There have been plenty of instances of first-year players missing some time in either training camp or the preseason and starting their NFL careers off well behind the eight ball. Any team drafting Price would need to be fully aware and content with that risk.
As for his game, although Price is one of the most commanding run blockers in this draft, his pass blocking leaves a lot to be desired. His footwork in pass protection still needs some work as he is much less comfortable dropping back to create a pocket than he is pushing forwards to demoralize a defender.
Pro Football Focus ranked Price 27th among all draft-eligible centers in Pass Block Efficiency which is a startlingly low number considering his evaluation as potentially the best center in this year’s class. When reviewing his game film, it’s clear that Price will sometimes get caught flat-footed when dealing with a blitzing linebacker. His raw strength may be elite, but his footwork isn’t nearly on the same level yet.
Elsewhere, Price’s consistency as a blocker has been called into question on occasion. The former Buckeye standout will sporadically alternate between a dominant, mauling block and a flat-footed, off-balance block which may turn some teams off. This doesn’t seem to be a major, recurring issue, however.

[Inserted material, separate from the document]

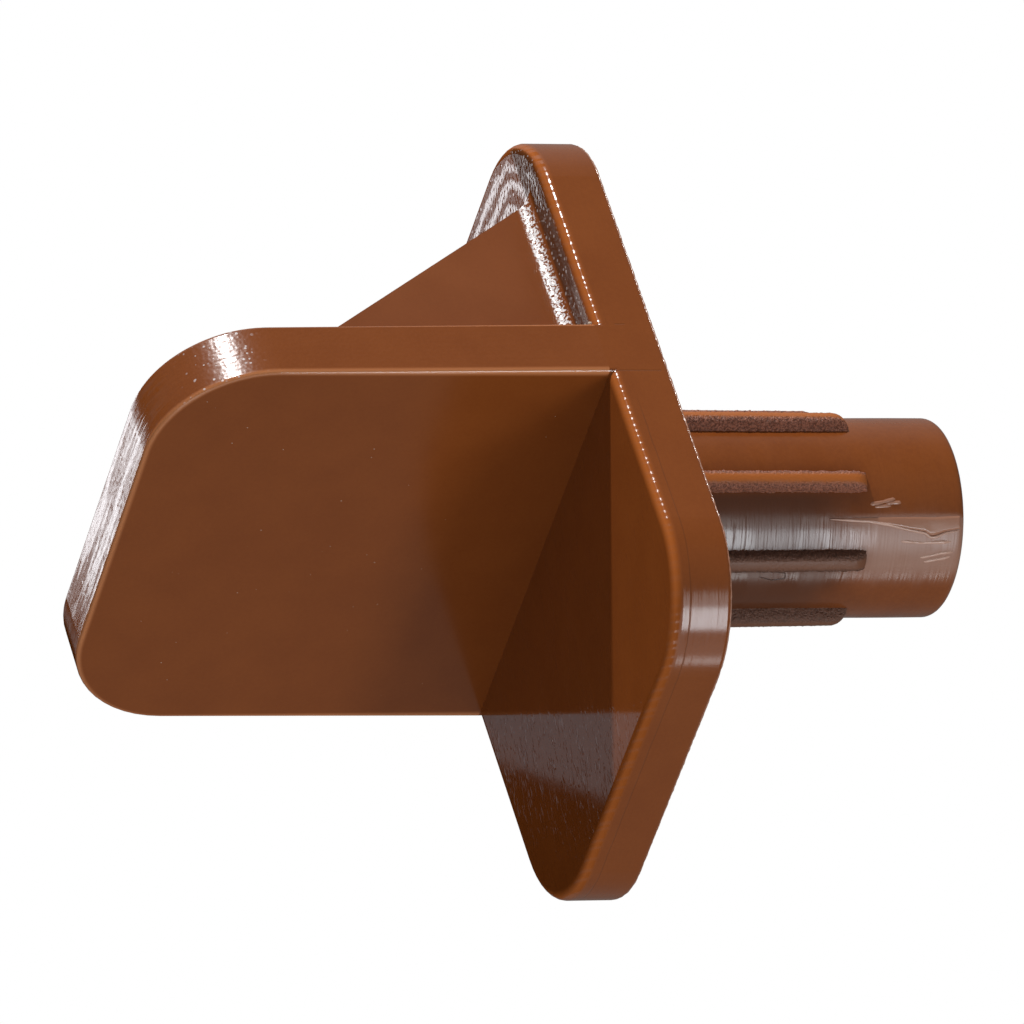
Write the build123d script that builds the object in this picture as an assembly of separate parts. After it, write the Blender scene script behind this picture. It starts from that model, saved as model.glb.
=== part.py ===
from build123d import *

import os
from math import radians, tan

# Shelf support for a cabinet side panel, moulded in one piece.
# A ribbed peg is pressed into a drilled hole, a plate lies flat on the panel, and a ledge
# with two gusset cheeks under it carries the shelf.
#
# Frame in millimetres: the origin is on the peg's axis, in the plane of the plate's back
# face, which lies on the panel. +X points out over the ledge, the peg runs along -X,
# +Y is across the plate and +Z is up.

# Drilled hole that the peg goes into
hole_diameter = 5.0

# Peg
peg_length = 8.6
peg_clearance = 0.11
peg_end_radius = 0.18
peg_draft = 0.2

# Crush ribs on the peg
rib_count = 8
rib_length = 6.1
rib_width = 0.5
rib_crest_width = 0.4
rib_crest_flat = 0.02
rib_bite_root = 0.27
rib_bite_end = 0.21
rib_ramp = 0.42

# Plate that lies on the panel
plate_width = 12.0
plate_height = 16.3
plate_thickness = 1.48
plate_offset = 0.05
plate_corner = 2.62
plate_front_edge = 0.25
plate_back_edge = 0.12

# Ledge that carries the shelf
ledge_reach = 10.78
ledge_top = 0.88
ledge_root_thickness = 1.53
ledge_tip_thickness = 1.48
ledge_side_draft = 0.62
ledge_corner = 2.7
ledge_edge = 0.09

# Gusset cheeks under the ledge
cheek_inset = 1.14
cheek_thickness = 1.2
cheek_foot_margin = 2.4
cheek_toe_margin = 3.54
cheek_root_radius = 0.35

# How far one piece of the moulding runs into the next before they are joined
overlap = 0.4

# How near an edge lies to a face to count as on it
touch = 0.02

# Sizes that follow from the ones above
core_radius = hole_diameter / 2 - peg_clearance
core_root_radius = core_radius + rib_length * tan(radians(peg_draft))
crest_root_radius = hole_diameter / 2 + rib_bite_root
crest_end_radius = hole_diameter / 2 + rib_bite_end
ledge_underside = ledge_top - ledge_root_thickness
ledge_tip_x = plate_thickness + ledge_reach
ledge_slope = (ledge_root_thickness - ledge_tip_thickness) / ledge_reach
cheek_foot = plate_offset - plate_height / 2 + cheek_foot_margin
cheek_toe_x = ledge_tip_x - cheek_toe_margin
cheek_outer = plate_width / 2 - cheek_inset


def ledge_under(x: float) -> float:
    """Height of the ledge's underside at a distance x from the panel."""
    return ledge_underside + (x - plate_thickness) * ledge_slope


def make_plate() -> Part:
    """Plate with rounded corners, softened more along its front than along its back."""
    outline = Pos(0, plate_offset) * RectangleRounded(plate_width, plate_height, plate_corner)
    plate = extrude(Plane.YZ * outline, plate_thickness)
    plate = fillet(plate.faces().sort_by(Axis.X)[-1].edges(), plate_front_edge)
    return fillet(plate.faces().sort_by(Axis.X)[0].edges(), plate_back_edge)


def make_ledge() -> Part:
    """Ledge with a level top: its sides leave the plate flush and draw in towards two round corners."""
    start = plate_thickness / 2
    root_half = plate_width / 2
    tip_half = root_half - ledge_reach * tan(radians(ledge_side_draft))
    profile = Polyline(
        (start, ledge_top),
        (ledge_tip_x, ledge_top),
        (ledge_tip_x, ledge_under(ledge_tip_x)),
        (start, ledge_under(start)),
        close=True,
    )
    plan = make_face(
        Polyline(
            (start, -root_half),
            (plate_thickness, -root_half),
            (ledge_tip_x, -tip_half),
            (ledge_tip_x, tip_half),
            (plate_thickness, root_half),
            (start, root_half),
            close=True,
        )
    )
    plan = fillet(plan.vertices().group_by(Axis.X)[-1], ledge_corner)
    slab = extrude(Plane.XZ * make_face(profile), plate_width, both=True)
    ledge = slab & extrude(plan, plate_height, both=True)
    rims = ledge.faces().sort_by(Axis.Z)
    outer = [e for e in rims[-1].edges() + rims[0].edges() if e.center().X > start + ledge_edge]
    return fillet(outer, ledge_edge)


def make_cheek() -> Part:
    """Triangular cheek on the +Y side, from the plate's front to the ledge's underside."""
    toe = Vector(cheek_toe_x, 0, ledge_under(cheek_toe_x))
    foot = Vector(plate_thickness, 0, cheek_foot)
    inside = toe + (toe - foot).normalized() * overlap
    profile = Polyline(
        (plate_thickness - overlap, cheek_foot),
        (foot.X, foot.Z),
        (inside.X, inside.Z),
        (plate_thickness - overlap, inside.Z),
        close=True,
    )
    side = Plane.XZ.offset(-cheek_outer) * make_face(profile)
    return extrude(side, cheek_thickness)


def cheek_roots(body: Part) -> list[Edge]:
    """Inside edges where the cheeks meet the plate and the ledge, and where those two meet between them."""
    roots = []
    for edge in body.edges().filter_by(GeomType.LINE):
        at = edge.center()
        on_plate = abs(at.X - plate_thickness) < touch and cheek_foot - touch < at.Z < ledge_underside + touch
        on_ledge = abs(at.Z - ledge_under(at.X)) < touch and at.X < cheek_toe_x + touch
        if abs(at.Y) < cheek_outer + touch and at.X > plate_thickness - touch and (on_plate or on_ledge):
            roots.append(edge)
    return roots


def make_core() -> Part:
    """Peg core: drafted behind the ribs, parallel at the nose, with a rounded end edge."""
    profile = Polyline(
        (overlap, 0),
        (overlap, core_root_radius),
        (0, core_root_radius),
        (-rib_length, core_radius),
        (-peg_length, core_radius),
        (-peg_length, 0),
        close=True,
    )
    core = revolve(Plane.XZ * make_face(profile), Axis.X)
    return fillet(core.faces().sort_by(Axis.X)[0].edges(), peg_end_radius)


def rib_section(x: float, crest: float, flank: float) -> Sketch:
    """Section of a rib square to the peg: steep flanks and a round crest at a radius from the axis."""
    foot = core_radius - overlap
    half_foot = rib_width / 2 + (core_radius - foot) * flank
    half_crest = rib_width / 2 - (crest - core_radius) * flank
    outline = Polyline(
        (-half_foot, foot),
        (half_foot, foot),
        (half_crest, crest),
        (-half_crest, crest),
        close=True,
    )
    face = make_face(outline)
    top = face.vertices().group_by(Axis.Y)[-1]
    return Plane.YZ.offset(x) * fillet(top, half_crest - rib_crest_flat / 2)


def make_rib() -> Part:
    """One crush rib on top of the peg: its crest falls towards the nose and ends in a ramp."""
    flank = (rib_width - rib_crest_width) / 2 / (crest_root_radius - core_radius)
    sections = [
        rib_section(overlap, crest_root_radius, flank),
        rib_section(rib_ramp - rib_length, crest_end_radius, flank),
        rib_section(-rib_length, core_radius, flank),
    ]
    return loft(sections, ruled=True)


def make_support() -> Part:
    """The whole moulding as one solid."""
    cheek = make_cheek()
    body = make_plate() + make_ledge() + cheek + mirror(cheek, Plane.XZ)
    body = fillet(cheek_roots(body), cheek_root_radius)
    pitch = 360 / rib_count
    ribs = [Rot(pitch * (n + 0.5), 0, 0) * make_rib() for n in range(rib_count)]
    return body + [make_core(), *ribs]


os.makedirs("parts", exist_ok=True)
support = make_support()
export_step(support, "parts/shelf_support.step")
print(f"volume {support.volume:.1f} mm3, solids {len(support.solids())}, faces {len(support.faces())}")
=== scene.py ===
"""Looks of a brown plastic shelf support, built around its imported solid.

The piece is one moulding. Its plate, ledge and cheeks come from a merged copy of the solid,
and its peg, crush ribs, parting lines and flash are built here in finer detail.
Sizes in the classes are in millimetres, as in the part's source, and meshes are in metres.
"""

import logging
import math
from dataclasses import dataclass
from enum import Enum

import bpy
import numpy as np
from mathutils import Matrix, Vector
from mathutils.geometry import tessellate_polygon

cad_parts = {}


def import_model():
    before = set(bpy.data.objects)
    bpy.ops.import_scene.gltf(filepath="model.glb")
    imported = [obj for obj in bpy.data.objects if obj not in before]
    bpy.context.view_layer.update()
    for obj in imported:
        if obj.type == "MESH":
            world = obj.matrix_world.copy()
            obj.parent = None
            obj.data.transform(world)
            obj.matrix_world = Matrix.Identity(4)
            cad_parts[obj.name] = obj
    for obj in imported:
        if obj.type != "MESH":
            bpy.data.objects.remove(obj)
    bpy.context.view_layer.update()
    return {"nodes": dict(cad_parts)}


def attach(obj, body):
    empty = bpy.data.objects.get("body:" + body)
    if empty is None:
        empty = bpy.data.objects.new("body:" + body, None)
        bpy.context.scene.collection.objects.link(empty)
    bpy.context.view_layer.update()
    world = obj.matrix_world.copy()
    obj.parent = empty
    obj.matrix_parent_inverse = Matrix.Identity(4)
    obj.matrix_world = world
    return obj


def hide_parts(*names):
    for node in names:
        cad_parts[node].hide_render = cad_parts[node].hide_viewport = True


Colour = tuple[float, float, float]
Point = tuple[float, float, float]
Range = tuple[float, float]
Track = tuple[tuple[float, float], ...]
Socket = bpy.types.NodeSocket
Node = bpy.types.Node
Tree = bpy.types.NodeTree
Object = bpy.types.Object
Material = bpy.types.Material

NODE = "shelf_support"
BODY = "root"
MM = 0.001

# Value that noise lies around
MIDDLE = 0.5
# Full strength of the gloss
FULL_GLOSS = 0.5

WHITE: Colour = (1.0, 1.0, 1.0)
BLACK: Colour = (0.0, 0.0, 0.0)

log = logging.getLogger("shelf_support")


class Family(Enum):
    """What a node group is made of."""

    SHADER = "ShaderNodeTree"
    GEOMETRY = "GeometryNodeTree"


class Zone(Enum):
    """Part of the moulding that has marks of its own."""

    PLATE = "plate"
    PLATE_RIM = "plate rim"
    PLATE_FACE = "plate face"
    FOOT = "plate below the ledge"
    BESIDE = "plate beside the cheeks"
    LEDGE = "ledge"
    LEDGE_RIM = "ledge rim"
    TIP_FACE = "ledge tip"
    FILLET = "root of the cheeks"
    CHEEK = "cheek"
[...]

Despite his injury, Price is still currently being projected as a late first round to second round prospect with little chance he would fall all the way to round three. Because of this, it makes it hard to envision a scenario in which Price is a Jet next year, given that the team does not have a second-round pick.
It became even more unlikely after the Jets opted to sign former Washington Redskins center Spencer Long to a four-year, $28 million deal during free agency effectively filling the team’s need at the center position.
It is still in the realm of possibility that the team could slide either Price or the newly acquired Long over to guard and cut ties with veteran James Carpenter which would save the team even more cap space. Both Price and Long have plenty of experience playing guard so this isn’t the most implausible sequence of events.
That being said, it is highly unlikely that Price would be available by the time the Jets pick again in the third round unless the team was to trade up quite a few picks. If this were to happen, Jets fans may be hit with a case of major deja vu.
Price bears a strong resemblance to a certain Ohio State center whose toughness and leadership ability helped him to make seven Pro Bowl appearances over his 11-year career. The Jets would certainly love to get their hands on this Nick Mangold doppelganger and solidify the center position as the anchor of the team’s offensive line once again. Only this time the anchor would ditch the long blonde locks for a freshly-shaved bald head.